◆ Written problem: In the listing below, find the line containing "The FreeCAD and" and the line containing "# run along". Repeat exactly those two lines and every line between them, nothing more.

[start Stored records]

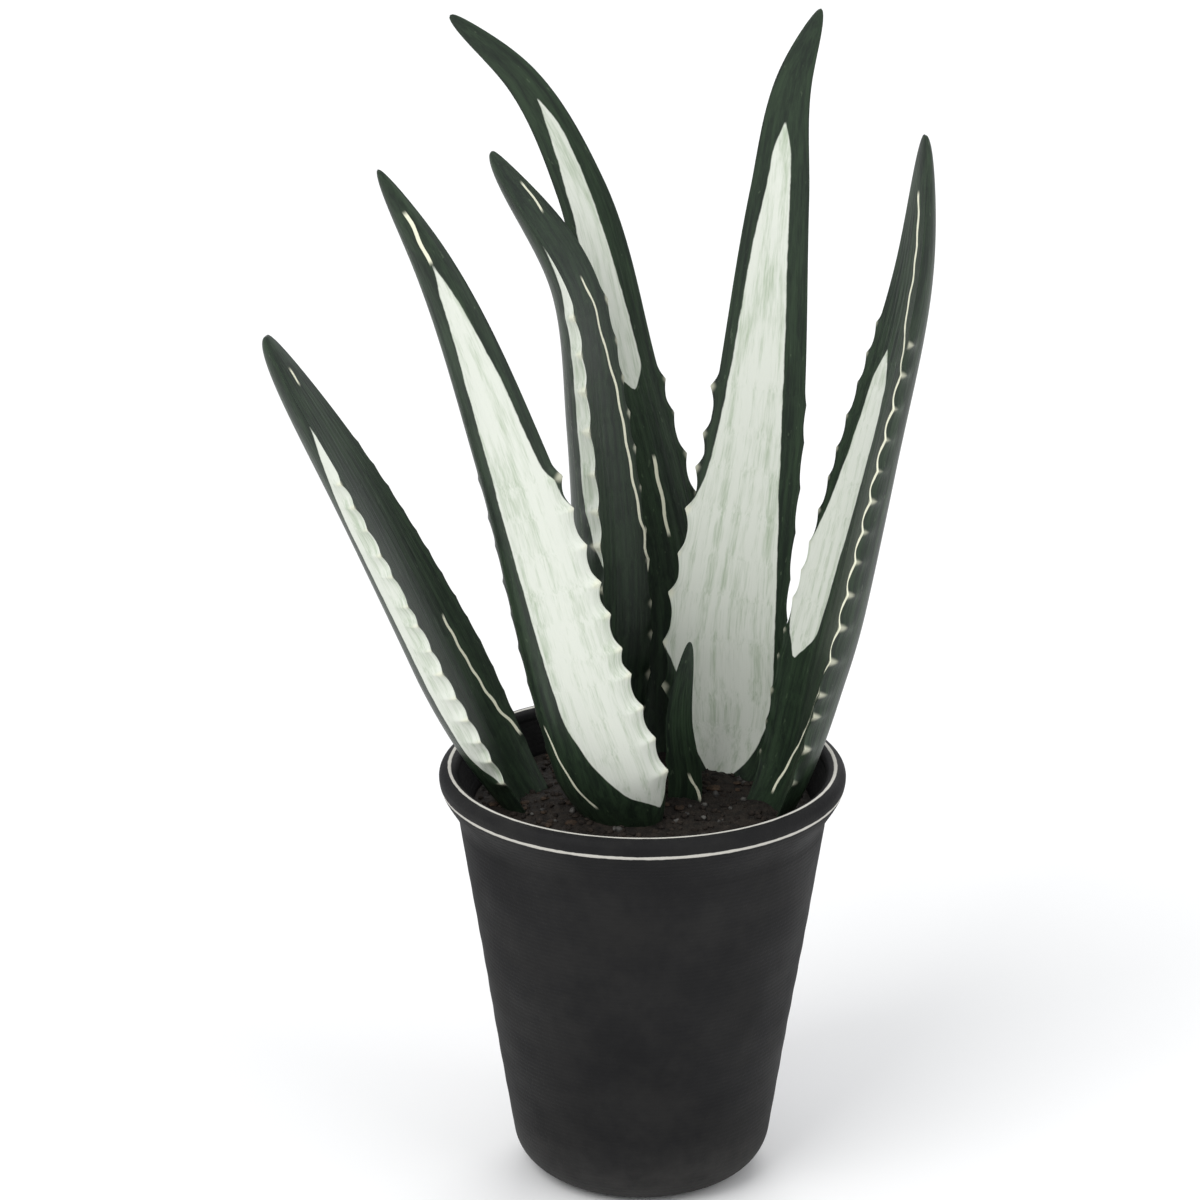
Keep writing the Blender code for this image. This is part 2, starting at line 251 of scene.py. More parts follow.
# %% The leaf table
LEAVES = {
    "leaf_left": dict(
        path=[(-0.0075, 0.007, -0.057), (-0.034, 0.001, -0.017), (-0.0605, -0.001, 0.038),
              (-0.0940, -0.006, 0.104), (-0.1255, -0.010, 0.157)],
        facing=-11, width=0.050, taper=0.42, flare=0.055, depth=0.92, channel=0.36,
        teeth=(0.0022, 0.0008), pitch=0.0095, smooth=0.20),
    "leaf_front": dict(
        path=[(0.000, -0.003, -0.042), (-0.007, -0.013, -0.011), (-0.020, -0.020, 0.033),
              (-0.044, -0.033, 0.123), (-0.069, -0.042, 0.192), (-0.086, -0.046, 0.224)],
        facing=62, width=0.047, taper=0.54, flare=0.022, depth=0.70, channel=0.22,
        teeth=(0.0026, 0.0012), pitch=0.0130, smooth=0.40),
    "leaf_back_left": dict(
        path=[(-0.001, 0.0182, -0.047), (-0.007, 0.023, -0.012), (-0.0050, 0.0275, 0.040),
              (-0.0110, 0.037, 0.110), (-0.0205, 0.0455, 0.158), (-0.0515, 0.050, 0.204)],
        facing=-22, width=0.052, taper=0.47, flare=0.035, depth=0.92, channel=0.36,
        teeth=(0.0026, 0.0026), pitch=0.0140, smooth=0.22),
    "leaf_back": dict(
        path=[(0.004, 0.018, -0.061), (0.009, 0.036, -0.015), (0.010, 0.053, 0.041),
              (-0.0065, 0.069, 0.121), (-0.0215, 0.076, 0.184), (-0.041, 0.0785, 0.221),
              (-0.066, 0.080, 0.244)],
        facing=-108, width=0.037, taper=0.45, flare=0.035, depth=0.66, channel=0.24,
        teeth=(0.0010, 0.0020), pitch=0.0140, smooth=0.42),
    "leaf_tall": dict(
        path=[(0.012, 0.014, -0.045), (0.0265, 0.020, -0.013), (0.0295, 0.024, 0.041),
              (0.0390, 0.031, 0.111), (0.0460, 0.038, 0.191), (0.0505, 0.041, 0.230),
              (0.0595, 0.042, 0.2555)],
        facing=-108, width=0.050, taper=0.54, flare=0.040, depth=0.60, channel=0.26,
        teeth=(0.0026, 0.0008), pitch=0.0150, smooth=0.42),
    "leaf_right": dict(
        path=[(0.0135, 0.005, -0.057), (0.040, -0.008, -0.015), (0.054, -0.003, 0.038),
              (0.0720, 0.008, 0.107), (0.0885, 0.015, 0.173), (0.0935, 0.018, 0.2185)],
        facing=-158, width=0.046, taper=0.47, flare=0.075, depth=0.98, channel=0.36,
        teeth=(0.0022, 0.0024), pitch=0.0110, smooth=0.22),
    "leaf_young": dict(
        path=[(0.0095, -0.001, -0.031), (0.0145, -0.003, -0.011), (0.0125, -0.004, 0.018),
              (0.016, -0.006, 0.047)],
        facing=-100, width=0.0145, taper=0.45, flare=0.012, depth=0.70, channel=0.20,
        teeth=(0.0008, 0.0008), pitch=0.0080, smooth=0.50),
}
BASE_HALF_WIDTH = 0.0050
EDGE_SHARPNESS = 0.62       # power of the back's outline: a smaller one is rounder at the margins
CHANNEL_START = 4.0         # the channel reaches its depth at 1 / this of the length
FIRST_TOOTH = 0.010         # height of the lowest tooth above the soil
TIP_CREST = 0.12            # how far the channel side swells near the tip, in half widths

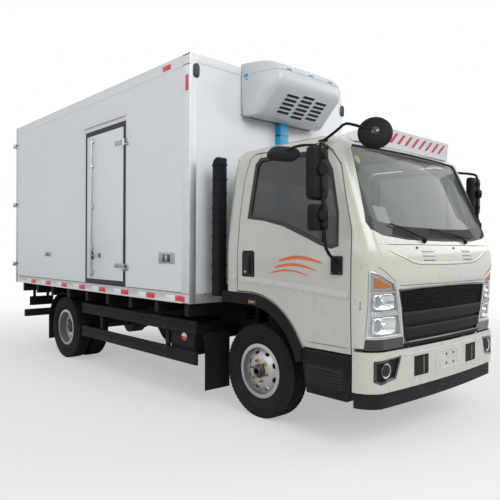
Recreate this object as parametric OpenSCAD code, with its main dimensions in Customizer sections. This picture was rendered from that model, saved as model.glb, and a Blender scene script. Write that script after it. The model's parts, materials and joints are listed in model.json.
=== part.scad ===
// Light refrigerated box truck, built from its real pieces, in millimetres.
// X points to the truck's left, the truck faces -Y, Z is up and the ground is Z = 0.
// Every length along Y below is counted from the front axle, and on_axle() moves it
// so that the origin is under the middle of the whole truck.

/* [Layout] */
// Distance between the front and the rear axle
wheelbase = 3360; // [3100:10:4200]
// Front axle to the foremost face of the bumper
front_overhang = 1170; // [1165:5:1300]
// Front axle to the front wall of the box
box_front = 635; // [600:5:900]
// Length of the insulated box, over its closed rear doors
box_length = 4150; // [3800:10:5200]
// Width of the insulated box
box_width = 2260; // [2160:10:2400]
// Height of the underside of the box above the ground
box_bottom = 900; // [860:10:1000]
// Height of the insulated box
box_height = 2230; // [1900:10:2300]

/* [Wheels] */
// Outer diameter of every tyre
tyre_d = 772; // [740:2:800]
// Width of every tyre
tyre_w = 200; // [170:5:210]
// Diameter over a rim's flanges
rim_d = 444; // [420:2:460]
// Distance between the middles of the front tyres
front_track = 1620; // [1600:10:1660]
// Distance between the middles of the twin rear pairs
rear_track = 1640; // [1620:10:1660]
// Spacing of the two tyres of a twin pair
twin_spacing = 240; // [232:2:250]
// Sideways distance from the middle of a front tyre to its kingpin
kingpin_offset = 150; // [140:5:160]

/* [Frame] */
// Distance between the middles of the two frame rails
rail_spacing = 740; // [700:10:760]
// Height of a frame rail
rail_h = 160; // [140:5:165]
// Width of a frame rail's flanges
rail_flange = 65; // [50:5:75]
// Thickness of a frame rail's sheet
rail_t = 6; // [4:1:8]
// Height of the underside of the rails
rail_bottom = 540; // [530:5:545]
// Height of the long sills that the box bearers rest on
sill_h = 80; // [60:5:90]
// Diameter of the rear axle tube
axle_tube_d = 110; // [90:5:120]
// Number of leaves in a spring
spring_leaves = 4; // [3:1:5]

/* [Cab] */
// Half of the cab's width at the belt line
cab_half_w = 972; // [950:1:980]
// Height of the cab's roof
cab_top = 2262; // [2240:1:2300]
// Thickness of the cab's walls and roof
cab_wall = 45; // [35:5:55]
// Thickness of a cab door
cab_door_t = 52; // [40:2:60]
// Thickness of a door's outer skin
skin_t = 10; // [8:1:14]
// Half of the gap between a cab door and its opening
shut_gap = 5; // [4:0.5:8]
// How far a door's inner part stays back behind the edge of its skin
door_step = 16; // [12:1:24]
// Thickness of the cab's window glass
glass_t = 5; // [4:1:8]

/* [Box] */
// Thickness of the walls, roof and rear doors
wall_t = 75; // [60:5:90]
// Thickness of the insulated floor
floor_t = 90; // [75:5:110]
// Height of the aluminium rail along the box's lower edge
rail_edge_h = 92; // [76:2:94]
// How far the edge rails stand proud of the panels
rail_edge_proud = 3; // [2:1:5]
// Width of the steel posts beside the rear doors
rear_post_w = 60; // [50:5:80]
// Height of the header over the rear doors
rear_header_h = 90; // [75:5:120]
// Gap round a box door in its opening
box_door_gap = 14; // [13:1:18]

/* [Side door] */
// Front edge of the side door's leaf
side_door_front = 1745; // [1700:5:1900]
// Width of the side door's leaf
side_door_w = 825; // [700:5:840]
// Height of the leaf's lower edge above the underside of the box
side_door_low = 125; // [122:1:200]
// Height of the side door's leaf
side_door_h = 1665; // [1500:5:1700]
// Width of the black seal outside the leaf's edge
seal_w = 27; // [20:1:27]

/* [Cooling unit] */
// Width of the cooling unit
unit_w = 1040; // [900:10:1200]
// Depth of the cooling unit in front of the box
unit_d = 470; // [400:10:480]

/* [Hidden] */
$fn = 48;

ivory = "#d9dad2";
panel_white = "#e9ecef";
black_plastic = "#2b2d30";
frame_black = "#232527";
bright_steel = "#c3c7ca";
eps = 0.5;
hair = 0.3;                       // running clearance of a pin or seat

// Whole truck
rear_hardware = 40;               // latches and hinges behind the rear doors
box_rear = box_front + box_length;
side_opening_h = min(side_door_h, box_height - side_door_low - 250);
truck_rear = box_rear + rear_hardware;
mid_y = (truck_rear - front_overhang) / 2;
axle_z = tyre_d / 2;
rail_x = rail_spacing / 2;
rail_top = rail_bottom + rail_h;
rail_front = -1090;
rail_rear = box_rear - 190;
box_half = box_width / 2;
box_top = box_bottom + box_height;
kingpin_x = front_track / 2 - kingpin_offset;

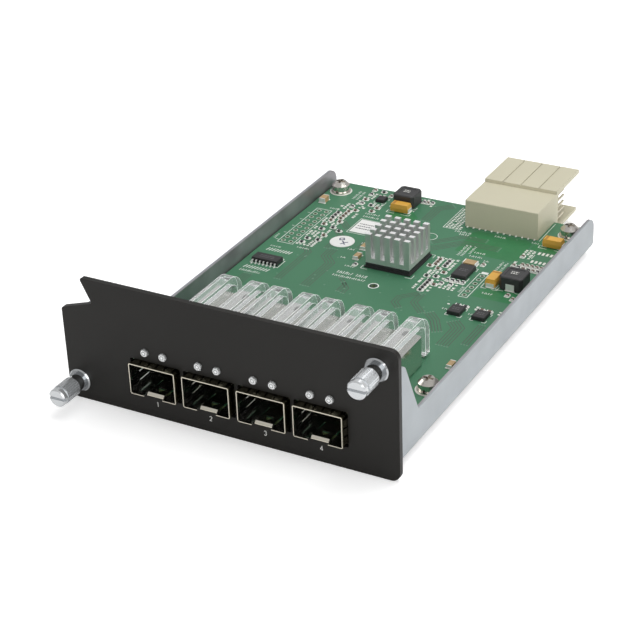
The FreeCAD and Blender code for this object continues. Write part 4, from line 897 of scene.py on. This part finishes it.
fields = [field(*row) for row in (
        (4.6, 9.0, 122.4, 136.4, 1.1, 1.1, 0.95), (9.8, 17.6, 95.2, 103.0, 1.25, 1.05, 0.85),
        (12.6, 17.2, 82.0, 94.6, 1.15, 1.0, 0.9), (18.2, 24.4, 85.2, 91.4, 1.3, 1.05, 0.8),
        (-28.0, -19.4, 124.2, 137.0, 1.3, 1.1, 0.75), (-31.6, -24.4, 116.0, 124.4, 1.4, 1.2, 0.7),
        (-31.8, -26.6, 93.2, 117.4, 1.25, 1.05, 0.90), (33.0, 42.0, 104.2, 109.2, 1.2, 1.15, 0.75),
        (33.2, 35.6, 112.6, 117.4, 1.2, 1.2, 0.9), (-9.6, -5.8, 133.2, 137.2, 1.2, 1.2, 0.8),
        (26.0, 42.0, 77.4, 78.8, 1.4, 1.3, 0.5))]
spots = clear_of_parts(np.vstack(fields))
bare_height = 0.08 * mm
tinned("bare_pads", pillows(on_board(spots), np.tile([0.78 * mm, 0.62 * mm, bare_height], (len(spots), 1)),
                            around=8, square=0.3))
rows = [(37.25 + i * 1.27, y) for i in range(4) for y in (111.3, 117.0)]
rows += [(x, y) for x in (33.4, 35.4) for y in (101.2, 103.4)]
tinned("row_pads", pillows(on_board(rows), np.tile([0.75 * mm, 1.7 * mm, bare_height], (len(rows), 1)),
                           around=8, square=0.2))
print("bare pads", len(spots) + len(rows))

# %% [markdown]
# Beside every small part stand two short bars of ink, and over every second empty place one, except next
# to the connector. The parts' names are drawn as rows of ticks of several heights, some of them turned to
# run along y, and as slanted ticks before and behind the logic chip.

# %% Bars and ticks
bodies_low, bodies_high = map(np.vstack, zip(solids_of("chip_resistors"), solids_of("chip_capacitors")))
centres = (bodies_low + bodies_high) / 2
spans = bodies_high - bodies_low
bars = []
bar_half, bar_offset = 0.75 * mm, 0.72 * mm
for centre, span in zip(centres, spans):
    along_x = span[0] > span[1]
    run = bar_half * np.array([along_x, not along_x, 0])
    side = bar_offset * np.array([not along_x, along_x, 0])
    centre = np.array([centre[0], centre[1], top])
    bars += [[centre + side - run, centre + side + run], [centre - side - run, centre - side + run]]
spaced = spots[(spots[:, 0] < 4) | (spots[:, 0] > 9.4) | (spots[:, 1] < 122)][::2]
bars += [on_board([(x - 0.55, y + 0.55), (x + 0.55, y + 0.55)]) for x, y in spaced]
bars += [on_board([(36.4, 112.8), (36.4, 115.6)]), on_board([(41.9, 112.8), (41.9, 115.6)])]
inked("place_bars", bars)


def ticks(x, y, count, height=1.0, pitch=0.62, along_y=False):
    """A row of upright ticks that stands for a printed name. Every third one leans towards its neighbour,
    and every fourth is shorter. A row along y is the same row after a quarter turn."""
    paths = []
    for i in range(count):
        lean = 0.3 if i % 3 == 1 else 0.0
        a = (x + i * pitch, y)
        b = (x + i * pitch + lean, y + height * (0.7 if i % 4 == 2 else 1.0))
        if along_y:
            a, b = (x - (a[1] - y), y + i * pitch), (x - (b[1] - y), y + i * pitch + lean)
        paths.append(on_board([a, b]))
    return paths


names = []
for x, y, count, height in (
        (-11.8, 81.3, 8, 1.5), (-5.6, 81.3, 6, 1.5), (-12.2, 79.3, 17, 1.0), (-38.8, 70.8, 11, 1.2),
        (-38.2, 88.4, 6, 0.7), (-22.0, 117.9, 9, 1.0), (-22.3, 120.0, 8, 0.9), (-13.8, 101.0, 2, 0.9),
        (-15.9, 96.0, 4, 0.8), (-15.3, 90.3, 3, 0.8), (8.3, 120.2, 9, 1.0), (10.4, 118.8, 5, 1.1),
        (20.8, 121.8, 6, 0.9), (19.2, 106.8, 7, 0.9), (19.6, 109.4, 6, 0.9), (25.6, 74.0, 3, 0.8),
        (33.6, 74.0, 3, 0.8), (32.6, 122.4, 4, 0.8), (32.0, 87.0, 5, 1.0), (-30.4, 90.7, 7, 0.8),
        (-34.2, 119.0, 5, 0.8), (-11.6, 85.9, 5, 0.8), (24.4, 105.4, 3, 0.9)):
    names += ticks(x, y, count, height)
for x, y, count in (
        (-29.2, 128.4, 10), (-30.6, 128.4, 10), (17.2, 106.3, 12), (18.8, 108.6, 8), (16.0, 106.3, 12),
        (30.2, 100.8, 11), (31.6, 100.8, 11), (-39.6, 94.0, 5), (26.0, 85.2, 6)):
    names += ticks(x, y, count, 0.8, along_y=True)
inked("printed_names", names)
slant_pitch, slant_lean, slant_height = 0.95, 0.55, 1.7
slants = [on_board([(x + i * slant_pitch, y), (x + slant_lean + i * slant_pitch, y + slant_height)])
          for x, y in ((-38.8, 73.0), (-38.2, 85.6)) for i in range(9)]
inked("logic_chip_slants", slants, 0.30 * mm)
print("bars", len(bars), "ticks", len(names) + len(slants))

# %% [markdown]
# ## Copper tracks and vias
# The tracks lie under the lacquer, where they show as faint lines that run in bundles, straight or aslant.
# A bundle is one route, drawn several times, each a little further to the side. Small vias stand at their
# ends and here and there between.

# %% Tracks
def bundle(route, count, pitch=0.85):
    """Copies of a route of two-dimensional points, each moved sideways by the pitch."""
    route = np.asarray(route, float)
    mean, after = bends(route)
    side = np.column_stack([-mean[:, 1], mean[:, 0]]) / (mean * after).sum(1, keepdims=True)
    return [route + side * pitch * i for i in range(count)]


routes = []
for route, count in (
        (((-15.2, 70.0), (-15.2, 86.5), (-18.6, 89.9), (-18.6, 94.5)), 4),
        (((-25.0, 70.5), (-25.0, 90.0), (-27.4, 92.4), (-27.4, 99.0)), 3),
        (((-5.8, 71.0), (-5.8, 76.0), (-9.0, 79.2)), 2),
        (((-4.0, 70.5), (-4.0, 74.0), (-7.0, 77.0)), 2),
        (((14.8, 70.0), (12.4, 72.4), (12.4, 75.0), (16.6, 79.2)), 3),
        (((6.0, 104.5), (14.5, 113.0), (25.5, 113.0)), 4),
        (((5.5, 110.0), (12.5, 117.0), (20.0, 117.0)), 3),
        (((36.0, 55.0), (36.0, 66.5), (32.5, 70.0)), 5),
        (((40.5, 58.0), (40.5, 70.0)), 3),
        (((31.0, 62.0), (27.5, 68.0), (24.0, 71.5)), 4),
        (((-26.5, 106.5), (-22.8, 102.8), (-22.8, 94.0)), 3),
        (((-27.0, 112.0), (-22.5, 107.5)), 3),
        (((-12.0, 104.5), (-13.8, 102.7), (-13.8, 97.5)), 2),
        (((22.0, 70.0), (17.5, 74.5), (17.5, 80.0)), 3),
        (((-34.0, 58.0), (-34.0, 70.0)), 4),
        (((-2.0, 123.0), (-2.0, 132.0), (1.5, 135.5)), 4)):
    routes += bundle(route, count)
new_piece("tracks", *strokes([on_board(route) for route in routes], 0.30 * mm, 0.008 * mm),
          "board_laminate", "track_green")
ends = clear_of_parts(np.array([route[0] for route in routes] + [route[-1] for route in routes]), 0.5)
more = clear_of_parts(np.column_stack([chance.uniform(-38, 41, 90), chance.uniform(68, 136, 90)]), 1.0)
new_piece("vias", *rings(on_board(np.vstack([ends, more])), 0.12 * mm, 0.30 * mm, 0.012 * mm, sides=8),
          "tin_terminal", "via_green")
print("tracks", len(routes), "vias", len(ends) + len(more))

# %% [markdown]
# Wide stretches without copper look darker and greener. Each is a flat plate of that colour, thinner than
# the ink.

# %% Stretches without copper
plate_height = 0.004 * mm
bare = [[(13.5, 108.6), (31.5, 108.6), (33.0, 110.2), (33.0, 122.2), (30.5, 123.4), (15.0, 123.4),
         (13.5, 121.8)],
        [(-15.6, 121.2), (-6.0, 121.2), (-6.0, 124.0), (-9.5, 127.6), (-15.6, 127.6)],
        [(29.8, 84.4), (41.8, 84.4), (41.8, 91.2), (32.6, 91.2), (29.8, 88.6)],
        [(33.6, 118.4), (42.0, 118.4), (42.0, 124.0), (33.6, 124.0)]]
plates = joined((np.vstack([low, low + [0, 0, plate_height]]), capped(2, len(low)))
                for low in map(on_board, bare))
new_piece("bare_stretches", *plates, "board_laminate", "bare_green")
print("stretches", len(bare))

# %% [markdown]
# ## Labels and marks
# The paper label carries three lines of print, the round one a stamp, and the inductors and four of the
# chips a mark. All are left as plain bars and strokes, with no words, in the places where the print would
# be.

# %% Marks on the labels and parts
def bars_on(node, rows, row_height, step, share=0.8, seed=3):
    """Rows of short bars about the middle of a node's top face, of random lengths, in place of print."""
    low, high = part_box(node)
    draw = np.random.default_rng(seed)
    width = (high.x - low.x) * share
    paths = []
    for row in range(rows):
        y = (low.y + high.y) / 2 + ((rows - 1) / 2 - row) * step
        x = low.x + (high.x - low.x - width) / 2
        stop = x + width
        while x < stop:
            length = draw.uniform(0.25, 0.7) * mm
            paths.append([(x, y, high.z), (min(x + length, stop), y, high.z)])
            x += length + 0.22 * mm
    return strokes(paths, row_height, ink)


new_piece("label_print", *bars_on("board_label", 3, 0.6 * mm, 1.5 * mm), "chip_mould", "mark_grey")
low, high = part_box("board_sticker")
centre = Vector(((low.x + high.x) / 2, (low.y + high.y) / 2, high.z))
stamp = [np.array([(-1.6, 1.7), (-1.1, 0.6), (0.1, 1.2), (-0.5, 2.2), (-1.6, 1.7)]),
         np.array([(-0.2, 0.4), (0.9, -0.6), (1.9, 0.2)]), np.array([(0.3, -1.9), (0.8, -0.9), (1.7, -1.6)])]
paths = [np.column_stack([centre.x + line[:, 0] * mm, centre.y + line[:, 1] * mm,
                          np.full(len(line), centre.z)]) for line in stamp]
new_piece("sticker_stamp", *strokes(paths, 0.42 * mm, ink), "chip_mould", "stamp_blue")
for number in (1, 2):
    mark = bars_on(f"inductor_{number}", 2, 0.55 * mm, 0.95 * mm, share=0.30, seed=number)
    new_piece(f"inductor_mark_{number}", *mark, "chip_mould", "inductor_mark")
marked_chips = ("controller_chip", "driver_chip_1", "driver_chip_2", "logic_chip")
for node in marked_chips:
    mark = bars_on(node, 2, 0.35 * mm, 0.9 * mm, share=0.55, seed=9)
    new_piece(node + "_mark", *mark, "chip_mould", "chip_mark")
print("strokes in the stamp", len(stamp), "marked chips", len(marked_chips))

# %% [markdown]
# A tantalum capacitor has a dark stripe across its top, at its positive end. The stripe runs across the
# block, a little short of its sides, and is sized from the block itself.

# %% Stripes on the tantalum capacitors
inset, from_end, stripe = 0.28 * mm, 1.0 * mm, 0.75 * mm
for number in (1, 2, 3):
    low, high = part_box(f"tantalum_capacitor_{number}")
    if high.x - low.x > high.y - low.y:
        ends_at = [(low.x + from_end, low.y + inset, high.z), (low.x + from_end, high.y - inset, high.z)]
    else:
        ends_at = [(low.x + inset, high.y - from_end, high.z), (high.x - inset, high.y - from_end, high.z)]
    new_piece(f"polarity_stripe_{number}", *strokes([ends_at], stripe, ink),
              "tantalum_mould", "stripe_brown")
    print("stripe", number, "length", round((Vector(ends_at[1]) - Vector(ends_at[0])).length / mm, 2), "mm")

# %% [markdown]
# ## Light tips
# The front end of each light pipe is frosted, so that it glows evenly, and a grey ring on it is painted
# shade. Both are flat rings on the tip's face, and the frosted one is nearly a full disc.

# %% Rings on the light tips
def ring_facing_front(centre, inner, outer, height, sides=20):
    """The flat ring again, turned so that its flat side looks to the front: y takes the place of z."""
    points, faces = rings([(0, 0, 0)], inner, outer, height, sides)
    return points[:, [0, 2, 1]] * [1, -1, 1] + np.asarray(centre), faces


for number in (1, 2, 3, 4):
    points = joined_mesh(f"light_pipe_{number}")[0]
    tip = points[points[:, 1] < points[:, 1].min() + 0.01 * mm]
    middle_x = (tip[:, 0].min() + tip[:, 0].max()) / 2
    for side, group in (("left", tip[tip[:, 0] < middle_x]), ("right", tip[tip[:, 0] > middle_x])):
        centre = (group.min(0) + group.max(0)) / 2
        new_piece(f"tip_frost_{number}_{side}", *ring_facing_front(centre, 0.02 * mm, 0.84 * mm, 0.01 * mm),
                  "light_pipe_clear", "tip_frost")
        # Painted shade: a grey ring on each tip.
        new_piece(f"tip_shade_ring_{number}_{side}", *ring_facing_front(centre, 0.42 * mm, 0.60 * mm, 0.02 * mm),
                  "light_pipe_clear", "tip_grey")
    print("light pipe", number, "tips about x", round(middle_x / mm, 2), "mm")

[end Stored records]

◆ Answer to this exercise:
The FreeCAD and Blender code for this object continues. Write part 4, from line 897 of scene.py on. This part finishes it.
fields = [field(*row) for row in (
        (4.6, 9.0, 122.4, 136.4, 1.1, 1.1, 0.95), (9.8, 17.6, 95.2, 103.0, 1.25, 1.05, 0.85),
        (12.6, 17.2, 82.0, 94.6, 1.15, 1.0, 0.9), (18.2, 24.4, 85.2, 91.4, 1.3, 1.05, 0.8),
        (-28.0, -19.4, 124.2, 137.0, 1.3, 1.1, 0.75), (-31.6, -24.4, 116.0, 124.4, 1.4, 1.2, 0.7),
        (-31.8, -26.6, 93.2, 117.4, 1.25, 1.05, 0.90), (33.0, 42.0, 104.2, 109.2, 1.2, 1.15, 0.75),
        (33.2, 35.6, 112.6, 117.4, 1.2, 1.2, 0.9), (-9.6, -5.8, 133.2, 137.2, 1.2, 1.2, 0.8),
        (26.0, 42.0, 77.4, 78.8, 1.4, 1.3, 0.5))]
spots = clear_of_parts(np.vstack(fields))
bare_height = 0.08 * mm
tinned("bare_pads", pillows(on_board(spots), np.tile([0.78 * mm, 0.62 * mm, bare_height], (len(spots), 1)),
                            around=8, square=0.3))
rows = [(37.25 + i * 1.27, y) for i in range(4) for y in (111.3, 117.0)]
rows += [(x, y) for x in (33.4, 35.4) for y in (101.2, 103.4)]
tinned("row_pads", pillows(on_board(rows), np.tile([0.75 * mm, 1.7 * mm, bare_height], (len(rows), 1)),
                           around=8, square=0.2))
print("bare pads", len(spots) + len(rows))

# %% [markdown]
# Beside every small part stand two short bars of ink, and over every second empty place one, except next
# to the connector. The parts' names are drawn as rows of ticks of several heights, some of them turned to
# run along y, and as slanted ticks before and behind the logic chip.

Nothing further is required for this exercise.